Traditionally, winning the Big Ten slots a team into the Rose Bowl, but the 2002 Rose Bowl was the host for the National Championship game between Miami (Fla.) and Nebraska, so Illinois accepted an invite to the Sugar Bowl in New Orleans against Nick Saban’s Louisiana State Tigers.
After six weeks off, Illinois entered New Year’s Day at the Superdome against LSU. New Orleans is less than 85 miles from Baton Rouge, making the Sugar Bowl a virtual home game for LSU.
“That was the loudest game I have ever played in. My ears were ringing for three days after that game,” Lloyd said.
Illinois struggled in the first half against LSU but fought back in the second half. LSU’s offense was too much for Illinois’ defense though. LSU won 47-34, ending the Illini’s season on a sour note.

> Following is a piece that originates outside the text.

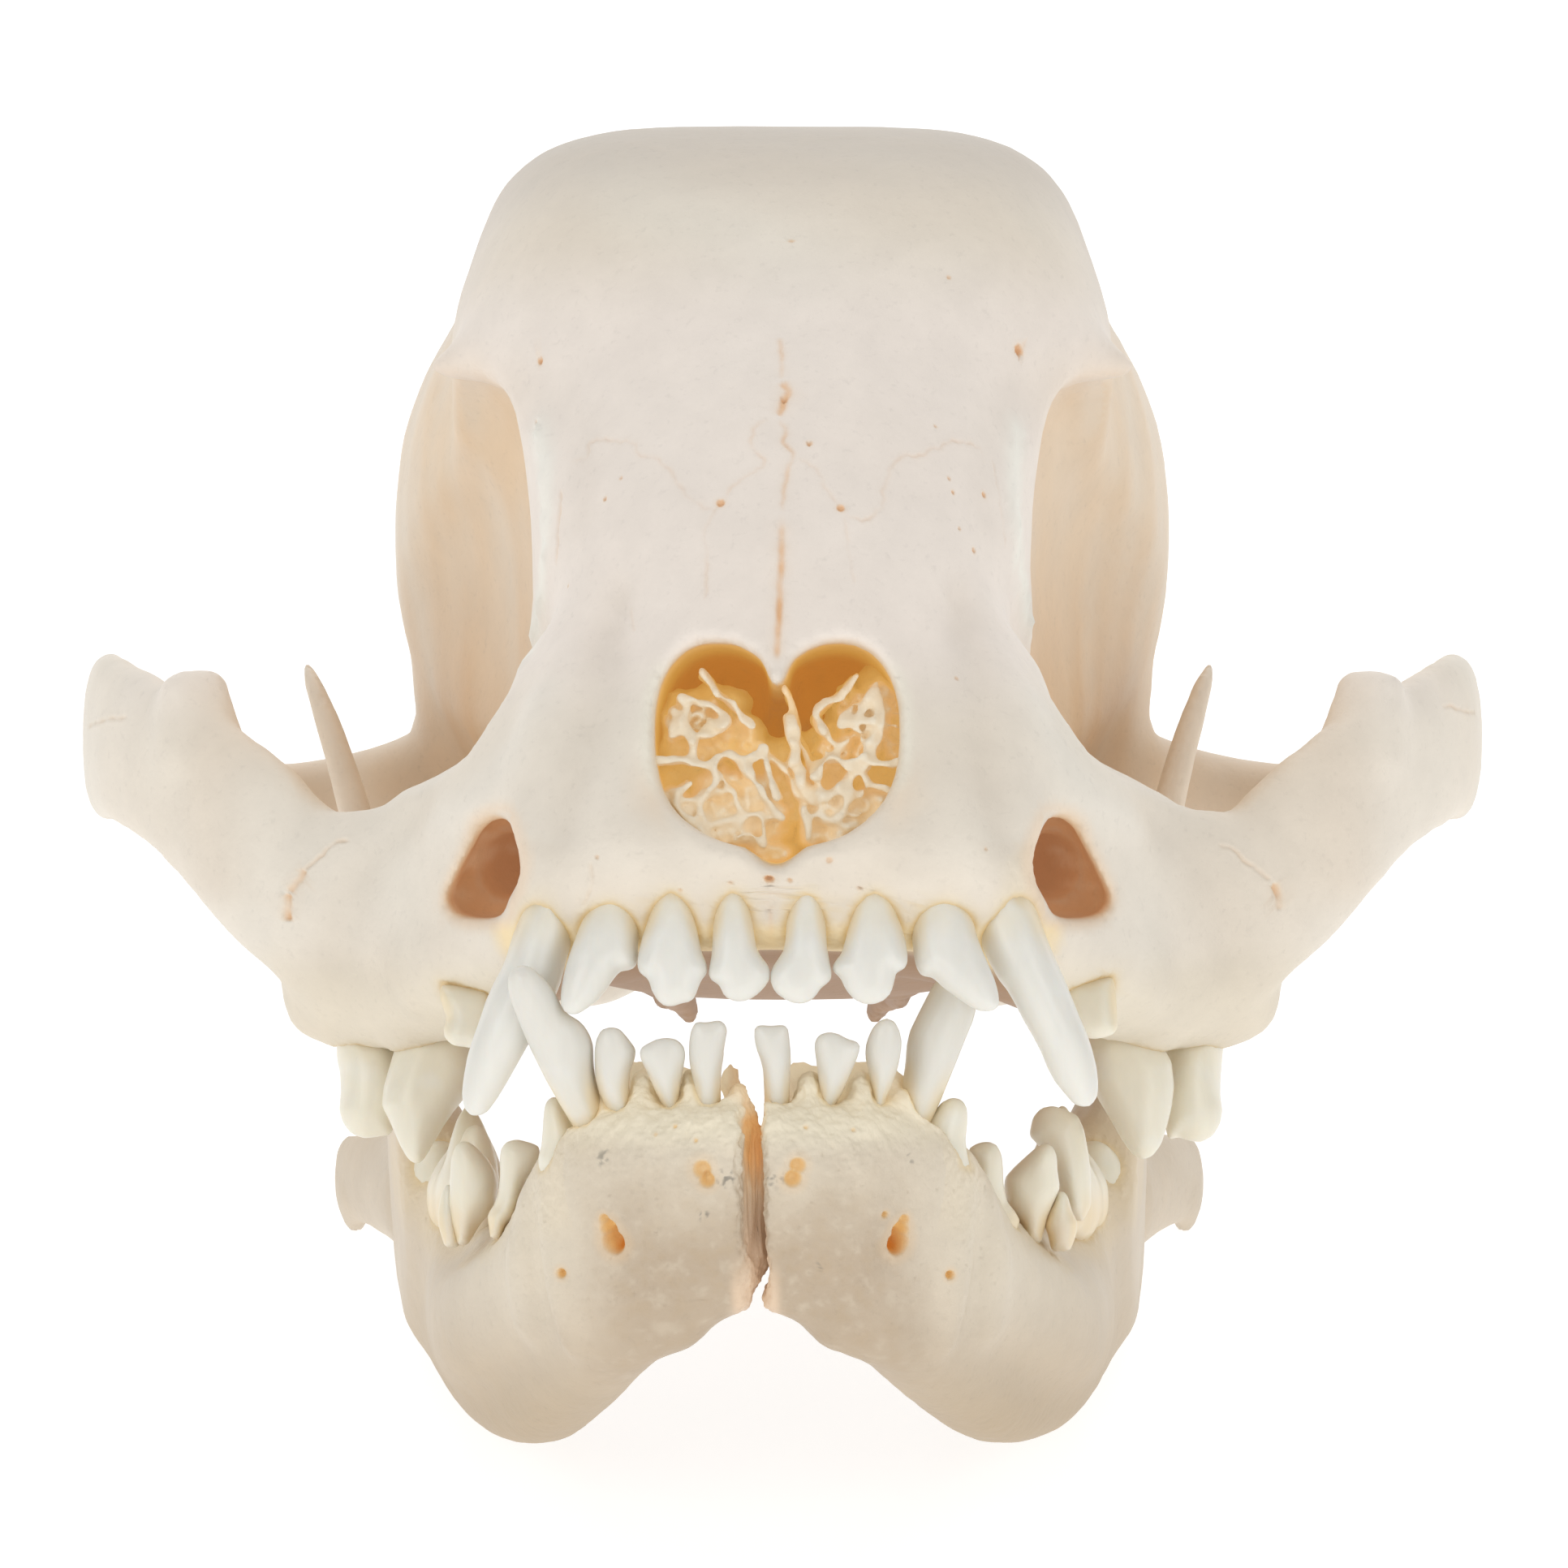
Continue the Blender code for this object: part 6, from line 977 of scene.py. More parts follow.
def tooth_tint(S, gum, way, cheek=False):
    """Cream where the root leaves the bone, white enamel beyond, faint stains in the hollows, and painted warm shade on
    the sides of the necks, where the teeth stand close. gum: height of the neck. way: -1 for upper teeth, 1 for lower.
    """
    V = S.V
    t = (V[:, 2] - gum)*way
    C = np.tile(rgb(238, 232, 214) if cheek else ENAMEL, (len(V), 1))
    C = mix(C, ROOT, smooth(3.2, 0.0, t + 0.8*noise(V, 0.5, 2)) * (0.45 if not cheek else 0.6))
    C = mix(C, STAIN, smooth(0.2, -1.0, t + 0.5*noise(V, 1.1, 4))*(0.5 if not cheek else 0.2))
    C = mix(C, rgb(238, 238, 234), smooth(0.1, 0.6, noise(V, 0.45, 8))*0.35)
    if way > 0 and not cheek: C = mix(C, rgb(214, 209, 198), np.full(len(V), 0.32))
    if way > 0 and cheek: C = mix(C, rgb(233, 220, 198), smooth(3.4, 0.8, t + 0.5*noise(V, 0.5, 12))*0.9)
    # painted shade: warm amber on the sides of the necks, where the teeth stand close
    return mix(C, rgb(238, 212, 158), smooth(0.45, 0.95, np.abs(S.normals()[:, 0]))*smooth(4.6, 0.6, t + 0.6*noise(V, 0.7, 5))*0.55)

front_S = {g: tooth_skins(table, None) for g, table in FRONT.items()}
upper_back_S, lower_back_S = tooth_skins(upper_back(), None), tooth_skins(lower_back(), None)

def field_of(fields):
    """Distance to the nearest of some teeth, for points of the bone."""
    def d(P):
        best = np.full(len(P), 8.0)
        for F in fields:
            lo, hi = F.bounds(1.5)
            m = ((P > lo) & (P < hi)).all(1)
            if m.any(): best[m] = np.minimum(best[m], F.at(P[m]))
        return best
    return d

upper_fields = [F for g in ("upper_left", "upper_right") for F in FRONT[g].values()] + [Leant(F, s, cranium_lean) for s in ("left", "right") for F in upper_back().values()]
lower_fields = {s: list(FRONT["lower_" + s].values()) + [Leant(F, s, mandible_lean) for F in lower_back().values()] for s in ("left", "right")}

# ---------------------------------------------------------------- materials
def nodes_of(name):
    m = bpy.data.materials.new(name); m.use_nodes = True
    t = m.node_tree
    return m, t, t.nodes["Principled BSDF"]

def link(t, a, b): t.links.new(a, b)

def bone_material(name, rough=0.5, grain=1.0, fine=0.03, spec=0.3, lit=False):
    """Dry bone: the point tints, fine mottling and tiny pores."""
    m, t, b = nodes_of(name)
    col = t.nodes.new("ShaderNodeAttribute"); col.attribute_name = "tint"
    co = t.nodes.new("ShaderNodeTexCoord")
    n1 = t.nodes.new("ShaderNodeTexNoise"); n1.inputs["Scale"].default_value = 260; n1.inputs["Detail"].default_value = 5; n1.inputs["Roughness"].default_value = 0.62
    n2 = t.nodes.new("ShaderNodeTexNoise"); n2.inputs["Scale"].default_value = 1500; n2.inputs["Detail"].default_value = 4; n2.inputs["Roughness"].default_value = 0.6
    for n in (n1, n2): link(t, co.outputs["Object"], n.inputs["Vector"])
    r1 = t.nodes.new("ShaderNodeMapRange"); r1.inputs["From Min"].default_value = 0.35; r1.inputs["From Max"].default_value = 0.68
    r1.inputs["To Min"].default_value = 1 - fine*1.3; r1.inputs["To Max"].default_value = 1 + fine*0.5
    link(t, n1.outputs["Fac"], r1.inputs["Value"])
    mul = t.nodes.new("ShaderNodeVectorMath"); mul.operation = "SCALE"
    link(t, col.outputs["Color"], mul.inputs[0]); link(t, r1.outputs["Result"], mul.inputs["Scale"])
    pore = t.nodes.new("ShaderNodeMapRange"); pore.inputs["From Min"].default_value = 0.26; pore.inputs["From Max"].default_value = 0.42
    pore.inputs["To Min"].default_value = 0.93; pore.inputs["To Max"].default_value = 1.0
    link(t, n2.outputs["Fac"], pore.inputs["Value"])
    mul2 = t.nodes.new("ShaderNodeVectorMath"); mul2.operation = "SCALE"
    link(t, mul.outputs["Vector"], mul2.inputs[0]); link(t, pore.outputs["Result"], mul2.inputs["Scale"])
    link(t, mul2.outputs["Vector"], b.inputs["Base Color"])
    ro = t.nodes.new("ShaderNodeMapRange"); ro.inputs["To Min"].default_value = rough - 0.08; ro.inputs["To Max"].default_value = rough + 0.10
    link(t, n1.outputs["Fac"], ro.inputs["Value"]); link(t, ro.outputs["Result"], b.inputs["Roughness"])
    bu = t.nodes.new("ShaderNodeBump"); bu.inputs["Strength"].default_value = 0.35*grain; bu.inputs["Distance"].default_value = 0.00012
    bu2 = t.nodes.new("ShaderNodeBump"); bu2.inputs["Strength"].default_value = 0.5*grain; bu2.inputs["Distance"].default_value = 0.00025
    link(t, n2.outputs["Fac"], bu.inputs["Height"]); link(t, n1.outputs["Fac"], bu2.inputs["Height"])
    link(t, bu2.outputs["Normal"], bu.inputs["Normal"]); link(t, bu.outputs["Normal"], b.inputs["Normal"])
    b.inputs["Specular IOR Level"].default_value = spec
    if lit:                               # painted light: the point attribute glow makes the surface shine with its own tint, in the nose, the canals and shaded gaps
        g = t.nodes.new("ShaderNodeAttribute"); g.attribute_name = "glow"
        link(t, mul2.outputs["Vector"], b.inputs["Emission Color"]); link(t, g.outputs["Fac"], b.inputs["Emission Strength"])
        m.cycles.emission_sampling = "NONE"
    return m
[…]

Despite the loss, Davis looks back on the Sugar Bowl fondly.
“It was one of the coolest experiences in football, just being selected for the Sugar Bowl and going down to New Orleans and getting a chance to see the city,” Davis said.
The 2001 Illinois football team accomplished something no Illinois team has done since — win the Big Ten and 10 games. Illinois set countless records that season, but one thing stands taller: the Big Ten Championship trophy. Nothing means more to the team’s greatest leader, Kittner.
“I don’t care about any of the records; I care about winning the Big Ten Championship,” Kittner said. “That is something that doesn’t happen very often at Illinois. I am very proud of everyone that was part of it that made it happen. That is my favorite season I have ever played in my life, in any sport. Behind marrying (my) wife and the birth of my kids, it is my third best accomplishment. I look forward to that happening again, hopefully soon, at Illinois.”